[TASK OBJECTIVE]
Copy exactly the lines of the records below, and only those lines, beginning with the line that contains "for name, solid" and ending with the line that contains "imported = [obj".

[LISTED RECORDS]
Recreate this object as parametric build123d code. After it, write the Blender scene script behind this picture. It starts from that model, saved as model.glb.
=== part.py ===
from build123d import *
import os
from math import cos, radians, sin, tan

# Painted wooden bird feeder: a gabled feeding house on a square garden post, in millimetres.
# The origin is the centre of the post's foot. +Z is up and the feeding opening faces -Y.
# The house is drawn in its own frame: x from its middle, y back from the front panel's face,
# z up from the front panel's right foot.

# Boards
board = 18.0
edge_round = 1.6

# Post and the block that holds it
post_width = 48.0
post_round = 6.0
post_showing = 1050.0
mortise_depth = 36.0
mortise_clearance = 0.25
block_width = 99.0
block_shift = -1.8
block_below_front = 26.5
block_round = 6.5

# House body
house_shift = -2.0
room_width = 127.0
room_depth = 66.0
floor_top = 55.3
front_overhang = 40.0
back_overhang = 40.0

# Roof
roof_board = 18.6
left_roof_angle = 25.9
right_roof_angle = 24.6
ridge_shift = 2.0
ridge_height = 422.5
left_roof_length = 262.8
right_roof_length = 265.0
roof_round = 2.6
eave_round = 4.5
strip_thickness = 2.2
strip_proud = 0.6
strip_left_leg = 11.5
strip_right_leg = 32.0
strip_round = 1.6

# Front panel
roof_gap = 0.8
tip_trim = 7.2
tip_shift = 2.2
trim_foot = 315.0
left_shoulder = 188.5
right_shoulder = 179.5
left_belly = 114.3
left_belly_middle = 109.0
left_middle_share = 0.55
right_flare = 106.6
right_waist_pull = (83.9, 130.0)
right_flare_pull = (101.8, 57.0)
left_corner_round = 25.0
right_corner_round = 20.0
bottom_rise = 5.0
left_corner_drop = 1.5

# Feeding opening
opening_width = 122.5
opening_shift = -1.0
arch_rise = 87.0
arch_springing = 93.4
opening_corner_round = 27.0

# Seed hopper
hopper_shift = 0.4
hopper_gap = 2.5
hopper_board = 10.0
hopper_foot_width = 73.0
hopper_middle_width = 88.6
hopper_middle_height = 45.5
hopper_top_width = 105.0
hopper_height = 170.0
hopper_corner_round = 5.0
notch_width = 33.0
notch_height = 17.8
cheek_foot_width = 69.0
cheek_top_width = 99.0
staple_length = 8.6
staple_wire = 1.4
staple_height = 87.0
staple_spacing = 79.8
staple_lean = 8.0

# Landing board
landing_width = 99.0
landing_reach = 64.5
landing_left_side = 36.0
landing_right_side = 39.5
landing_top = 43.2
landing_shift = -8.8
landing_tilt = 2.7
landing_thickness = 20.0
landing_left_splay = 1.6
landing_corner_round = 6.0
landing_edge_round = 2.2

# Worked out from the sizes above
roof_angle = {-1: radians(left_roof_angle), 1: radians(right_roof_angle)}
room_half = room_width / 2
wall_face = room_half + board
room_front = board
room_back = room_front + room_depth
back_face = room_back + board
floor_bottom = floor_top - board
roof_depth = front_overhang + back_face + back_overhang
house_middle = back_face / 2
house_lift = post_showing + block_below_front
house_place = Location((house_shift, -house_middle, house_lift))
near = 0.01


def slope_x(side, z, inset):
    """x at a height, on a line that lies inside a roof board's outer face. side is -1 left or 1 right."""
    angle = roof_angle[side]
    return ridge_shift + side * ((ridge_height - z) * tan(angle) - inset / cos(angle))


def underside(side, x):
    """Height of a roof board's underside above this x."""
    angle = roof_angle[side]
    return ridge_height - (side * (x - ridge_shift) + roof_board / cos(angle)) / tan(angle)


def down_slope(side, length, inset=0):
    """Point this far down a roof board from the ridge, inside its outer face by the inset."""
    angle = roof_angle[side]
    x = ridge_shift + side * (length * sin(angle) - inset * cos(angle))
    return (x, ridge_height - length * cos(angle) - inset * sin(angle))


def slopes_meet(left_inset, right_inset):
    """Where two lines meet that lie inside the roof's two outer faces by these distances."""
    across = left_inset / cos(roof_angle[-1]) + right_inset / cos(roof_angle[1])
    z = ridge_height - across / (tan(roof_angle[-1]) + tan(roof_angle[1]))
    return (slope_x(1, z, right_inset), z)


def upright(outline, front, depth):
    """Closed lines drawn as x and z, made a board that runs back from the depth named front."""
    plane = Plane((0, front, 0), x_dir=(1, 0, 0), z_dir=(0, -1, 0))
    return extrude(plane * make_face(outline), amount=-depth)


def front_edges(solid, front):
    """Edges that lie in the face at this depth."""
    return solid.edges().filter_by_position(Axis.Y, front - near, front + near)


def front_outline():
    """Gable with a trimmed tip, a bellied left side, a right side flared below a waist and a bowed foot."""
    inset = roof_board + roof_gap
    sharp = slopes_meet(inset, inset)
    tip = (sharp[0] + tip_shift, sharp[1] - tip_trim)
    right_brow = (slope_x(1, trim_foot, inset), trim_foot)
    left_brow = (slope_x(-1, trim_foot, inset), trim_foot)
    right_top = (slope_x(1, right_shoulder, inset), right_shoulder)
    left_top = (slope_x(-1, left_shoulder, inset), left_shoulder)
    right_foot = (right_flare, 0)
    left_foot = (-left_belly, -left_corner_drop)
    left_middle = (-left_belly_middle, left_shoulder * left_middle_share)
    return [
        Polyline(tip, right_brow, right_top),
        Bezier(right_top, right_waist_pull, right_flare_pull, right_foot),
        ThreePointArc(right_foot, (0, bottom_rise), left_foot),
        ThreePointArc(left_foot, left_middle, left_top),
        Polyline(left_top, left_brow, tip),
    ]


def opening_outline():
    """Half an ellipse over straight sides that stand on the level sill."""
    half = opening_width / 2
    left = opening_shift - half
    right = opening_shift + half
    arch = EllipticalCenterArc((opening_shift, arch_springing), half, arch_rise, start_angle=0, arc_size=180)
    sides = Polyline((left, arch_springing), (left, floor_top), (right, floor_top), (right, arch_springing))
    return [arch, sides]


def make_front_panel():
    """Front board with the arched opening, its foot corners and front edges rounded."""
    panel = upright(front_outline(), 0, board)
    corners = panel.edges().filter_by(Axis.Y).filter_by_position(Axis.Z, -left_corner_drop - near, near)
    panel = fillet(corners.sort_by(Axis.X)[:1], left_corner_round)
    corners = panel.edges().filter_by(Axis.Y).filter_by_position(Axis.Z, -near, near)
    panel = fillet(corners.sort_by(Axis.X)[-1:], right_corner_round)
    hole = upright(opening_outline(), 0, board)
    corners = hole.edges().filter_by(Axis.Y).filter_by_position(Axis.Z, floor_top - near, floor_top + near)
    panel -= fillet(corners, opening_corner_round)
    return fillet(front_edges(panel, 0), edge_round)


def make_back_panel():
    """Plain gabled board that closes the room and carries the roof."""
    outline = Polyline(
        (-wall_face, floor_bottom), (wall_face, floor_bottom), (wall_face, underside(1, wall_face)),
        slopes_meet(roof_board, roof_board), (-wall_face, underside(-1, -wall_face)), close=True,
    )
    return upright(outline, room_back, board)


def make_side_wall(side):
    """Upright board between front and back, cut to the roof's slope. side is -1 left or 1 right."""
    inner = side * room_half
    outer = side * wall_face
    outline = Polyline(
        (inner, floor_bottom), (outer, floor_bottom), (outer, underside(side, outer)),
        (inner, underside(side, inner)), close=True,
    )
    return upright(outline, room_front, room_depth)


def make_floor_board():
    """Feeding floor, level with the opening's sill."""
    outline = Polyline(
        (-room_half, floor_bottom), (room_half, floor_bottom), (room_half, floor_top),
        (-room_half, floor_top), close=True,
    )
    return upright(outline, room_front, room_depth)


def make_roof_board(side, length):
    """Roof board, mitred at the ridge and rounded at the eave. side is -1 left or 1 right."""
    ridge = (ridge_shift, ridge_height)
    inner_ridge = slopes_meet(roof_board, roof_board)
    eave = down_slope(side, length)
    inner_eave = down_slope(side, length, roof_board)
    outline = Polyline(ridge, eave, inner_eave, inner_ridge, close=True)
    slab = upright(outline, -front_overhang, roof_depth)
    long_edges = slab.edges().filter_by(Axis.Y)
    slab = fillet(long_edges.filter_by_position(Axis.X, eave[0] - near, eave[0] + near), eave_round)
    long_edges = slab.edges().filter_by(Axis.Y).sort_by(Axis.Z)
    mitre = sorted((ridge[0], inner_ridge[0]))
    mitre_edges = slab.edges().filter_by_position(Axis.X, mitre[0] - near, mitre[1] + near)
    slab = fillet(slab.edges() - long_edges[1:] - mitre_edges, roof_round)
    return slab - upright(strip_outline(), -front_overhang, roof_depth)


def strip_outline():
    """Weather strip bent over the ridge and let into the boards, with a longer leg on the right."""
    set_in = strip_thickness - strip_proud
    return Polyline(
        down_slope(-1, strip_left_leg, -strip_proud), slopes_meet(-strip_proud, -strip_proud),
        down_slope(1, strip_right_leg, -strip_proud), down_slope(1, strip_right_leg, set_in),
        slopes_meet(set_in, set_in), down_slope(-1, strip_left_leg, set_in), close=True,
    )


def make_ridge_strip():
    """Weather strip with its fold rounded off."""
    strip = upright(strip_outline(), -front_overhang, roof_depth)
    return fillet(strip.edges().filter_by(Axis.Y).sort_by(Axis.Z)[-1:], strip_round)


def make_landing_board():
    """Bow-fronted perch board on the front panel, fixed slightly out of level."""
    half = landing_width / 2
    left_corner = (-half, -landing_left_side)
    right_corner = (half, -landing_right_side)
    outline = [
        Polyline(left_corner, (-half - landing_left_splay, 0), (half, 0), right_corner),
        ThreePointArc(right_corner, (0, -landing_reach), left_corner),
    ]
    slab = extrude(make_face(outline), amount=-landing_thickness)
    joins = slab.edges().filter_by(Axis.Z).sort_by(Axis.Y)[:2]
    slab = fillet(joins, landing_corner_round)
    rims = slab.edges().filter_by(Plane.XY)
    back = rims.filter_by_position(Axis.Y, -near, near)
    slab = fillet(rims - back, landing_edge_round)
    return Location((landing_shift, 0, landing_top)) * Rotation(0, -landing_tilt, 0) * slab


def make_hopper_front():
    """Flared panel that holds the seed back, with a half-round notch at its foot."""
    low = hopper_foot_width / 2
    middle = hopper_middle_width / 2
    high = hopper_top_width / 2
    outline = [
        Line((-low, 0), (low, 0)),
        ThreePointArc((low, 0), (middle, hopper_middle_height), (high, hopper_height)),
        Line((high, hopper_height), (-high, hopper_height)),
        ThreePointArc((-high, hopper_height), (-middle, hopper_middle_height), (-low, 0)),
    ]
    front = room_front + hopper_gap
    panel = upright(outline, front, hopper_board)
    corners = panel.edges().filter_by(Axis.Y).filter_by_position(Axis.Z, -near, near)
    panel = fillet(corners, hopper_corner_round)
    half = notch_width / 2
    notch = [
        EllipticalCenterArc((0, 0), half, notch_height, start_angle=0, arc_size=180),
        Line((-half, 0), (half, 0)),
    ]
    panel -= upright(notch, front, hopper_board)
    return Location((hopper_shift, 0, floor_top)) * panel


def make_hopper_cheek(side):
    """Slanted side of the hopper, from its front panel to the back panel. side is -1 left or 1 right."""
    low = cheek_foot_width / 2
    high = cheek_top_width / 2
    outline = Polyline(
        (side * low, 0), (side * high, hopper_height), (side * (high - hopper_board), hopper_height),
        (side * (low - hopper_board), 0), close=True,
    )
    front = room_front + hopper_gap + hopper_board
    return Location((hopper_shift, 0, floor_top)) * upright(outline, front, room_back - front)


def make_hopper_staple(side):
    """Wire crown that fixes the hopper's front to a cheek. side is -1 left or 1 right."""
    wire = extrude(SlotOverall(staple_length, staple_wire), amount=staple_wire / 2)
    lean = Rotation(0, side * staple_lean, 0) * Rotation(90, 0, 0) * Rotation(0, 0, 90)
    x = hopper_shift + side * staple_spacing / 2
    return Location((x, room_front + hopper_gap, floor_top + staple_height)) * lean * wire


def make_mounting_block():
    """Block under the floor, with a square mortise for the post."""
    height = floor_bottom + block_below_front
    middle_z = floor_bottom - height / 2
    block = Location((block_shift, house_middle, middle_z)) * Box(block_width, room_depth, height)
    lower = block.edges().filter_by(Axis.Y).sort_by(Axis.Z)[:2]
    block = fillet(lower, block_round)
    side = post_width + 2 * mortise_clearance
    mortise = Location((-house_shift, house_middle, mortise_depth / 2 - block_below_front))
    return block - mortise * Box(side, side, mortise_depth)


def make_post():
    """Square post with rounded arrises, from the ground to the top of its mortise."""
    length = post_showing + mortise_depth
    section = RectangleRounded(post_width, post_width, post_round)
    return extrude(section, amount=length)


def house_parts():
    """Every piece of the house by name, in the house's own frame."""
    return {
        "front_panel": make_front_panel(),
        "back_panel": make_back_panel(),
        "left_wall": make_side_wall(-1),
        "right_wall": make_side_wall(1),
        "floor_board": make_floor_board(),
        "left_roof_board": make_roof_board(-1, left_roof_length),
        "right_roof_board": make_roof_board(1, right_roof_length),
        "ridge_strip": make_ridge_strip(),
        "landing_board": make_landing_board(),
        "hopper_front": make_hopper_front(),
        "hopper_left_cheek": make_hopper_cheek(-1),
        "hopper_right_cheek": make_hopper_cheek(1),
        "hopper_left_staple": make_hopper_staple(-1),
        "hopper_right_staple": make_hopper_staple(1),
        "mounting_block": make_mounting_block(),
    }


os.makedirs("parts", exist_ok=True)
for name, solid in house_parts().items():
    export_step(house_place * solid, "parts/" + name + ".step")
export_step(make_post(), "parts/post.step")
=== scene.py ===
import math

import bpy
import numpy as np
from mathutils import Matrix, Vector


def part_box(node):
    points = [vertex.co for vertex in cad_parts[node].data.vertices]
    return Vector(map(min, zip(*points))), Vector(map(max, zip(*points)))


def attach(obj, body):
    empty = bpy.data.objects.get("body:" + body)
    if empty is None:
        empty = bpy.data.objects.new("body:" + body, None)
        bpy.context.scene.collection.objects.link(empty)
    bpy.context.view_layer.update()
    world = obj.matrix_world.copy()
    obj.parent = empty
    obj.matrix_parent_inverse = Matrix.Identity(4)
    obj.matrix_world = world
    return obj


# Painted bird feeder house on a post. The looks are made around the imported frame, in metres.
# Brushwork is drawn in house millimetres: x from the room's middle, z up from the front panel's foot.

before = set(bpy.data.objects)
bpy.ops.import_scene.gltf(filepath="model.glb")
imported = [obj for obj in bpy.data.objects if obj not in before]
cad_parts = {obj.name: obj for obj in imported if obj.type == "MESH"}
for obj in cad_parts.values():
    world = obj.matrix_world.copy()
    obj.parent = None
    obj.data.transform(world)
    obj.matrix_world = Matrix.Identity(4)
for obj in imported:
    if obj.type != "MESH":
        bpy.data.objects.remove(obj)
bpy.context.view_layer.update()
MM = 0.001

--

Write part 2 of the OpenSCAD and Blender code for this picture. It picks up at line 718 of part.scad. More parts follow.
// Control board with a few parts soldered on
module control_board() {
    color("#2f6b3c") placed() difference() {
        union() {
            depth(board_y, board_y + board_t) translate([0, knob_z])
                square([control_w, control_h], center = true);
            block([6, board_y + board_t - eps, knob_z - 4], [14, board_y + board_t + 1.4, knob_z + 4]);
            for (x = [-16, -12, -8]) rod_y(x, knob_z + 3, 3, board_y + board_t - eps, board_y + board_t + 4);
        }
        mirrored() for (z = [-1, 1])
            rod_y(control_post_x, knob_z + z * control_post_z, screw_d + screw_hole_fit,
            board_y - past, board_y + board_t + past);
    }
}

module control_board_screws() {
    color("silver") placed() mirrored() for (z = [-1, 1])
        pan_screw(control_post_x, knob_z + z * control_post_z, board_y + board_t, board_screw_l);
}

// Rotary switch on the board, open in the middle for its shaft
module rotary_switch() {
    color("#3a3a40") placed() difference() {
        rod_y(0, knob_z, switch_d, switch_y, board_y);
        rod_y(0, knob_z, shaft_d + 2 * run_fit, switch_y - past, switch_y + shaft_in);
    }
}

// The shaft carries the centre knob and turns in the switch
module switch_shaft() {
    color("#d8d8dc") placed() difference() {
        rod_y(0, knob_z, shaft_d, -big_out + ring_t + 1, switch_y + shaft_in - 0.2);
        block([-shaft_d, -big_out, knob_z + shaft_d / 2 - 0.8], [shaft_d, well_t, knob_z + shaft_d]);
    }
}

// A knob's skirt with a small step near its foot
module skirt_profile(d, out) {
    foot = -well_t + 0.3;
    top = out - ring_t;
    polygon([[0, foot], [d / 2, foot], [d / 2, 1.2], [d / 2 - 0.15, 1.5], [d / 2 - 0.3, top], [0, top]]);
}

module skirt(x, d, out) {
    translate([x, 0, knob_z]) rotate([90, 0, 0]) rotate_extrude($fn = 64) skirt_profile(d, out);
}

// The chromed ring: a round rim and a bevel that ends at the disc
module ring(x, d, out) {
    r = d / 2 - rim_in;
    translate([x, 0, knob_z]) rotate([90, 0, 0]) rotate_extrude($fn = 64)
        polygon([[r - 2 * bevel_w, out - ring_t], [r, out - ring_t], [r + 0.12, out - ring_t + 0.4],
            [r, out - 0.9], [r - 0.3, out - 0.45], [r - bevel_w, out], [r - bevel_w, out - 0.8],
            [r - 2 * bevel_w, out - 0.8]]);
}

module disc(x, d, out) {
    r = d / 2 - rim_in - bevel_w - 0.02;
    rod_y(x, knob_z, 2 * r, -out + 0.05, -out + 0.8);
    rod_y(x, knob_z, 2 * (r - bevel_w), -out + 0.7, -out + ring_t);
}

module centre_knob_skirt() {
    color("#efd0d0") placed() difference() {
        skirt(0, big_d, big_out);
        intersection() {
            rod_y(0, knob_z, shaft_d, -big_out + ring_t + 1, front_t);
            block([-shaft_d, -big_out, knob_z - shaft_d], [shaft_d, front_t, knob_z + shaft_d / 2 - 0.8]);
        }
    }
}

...

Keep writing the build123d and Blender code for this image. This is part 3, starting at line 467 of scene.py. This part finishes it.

[FINAL RESULT]
for name, solid in house_parts().items():
    export_step(house_place * solid, "parts/" + name + ".step")
export_step(make_post(), "parts/post.step")
=== scene.py ===
import math

import bpy
import numpy as np
from mathutils import Matrix, Vector


def part_box(node):
    points = [vertex.co for vertex in cad_parts[node].data.vertices]
    return Vector(map(min, zip(*points))), Vector(map(max, zip(*points)))


def attach(obj, body):
    empty = bpy.data.objects.get("body:" + body)
    if empty is None:
        empty = bpy.data.objects.new("body:" + body, None)
        bpy.context.scene.collection.objects.link(empty)
    bpy.context.view_layer.update()
    world = obj.matrix_world.copy()
    obj.parent = empty
    obj.matrix_parent_inverse = Matrix.Identity(4)
    obj.matrix_world = world
    return obj


# Painted bird feeder house on a post. The looks are made around the imported frame, in metres.
# Brushwork is drawn in house millimetres: x from the room's middle, z up from the front panel's foot.

before = set(bpy.data.objects)
bpy.ops.import_scene.gltf(filepath="model.glb")
imported = [obj for obj in bpy.data.objects if obj not in before]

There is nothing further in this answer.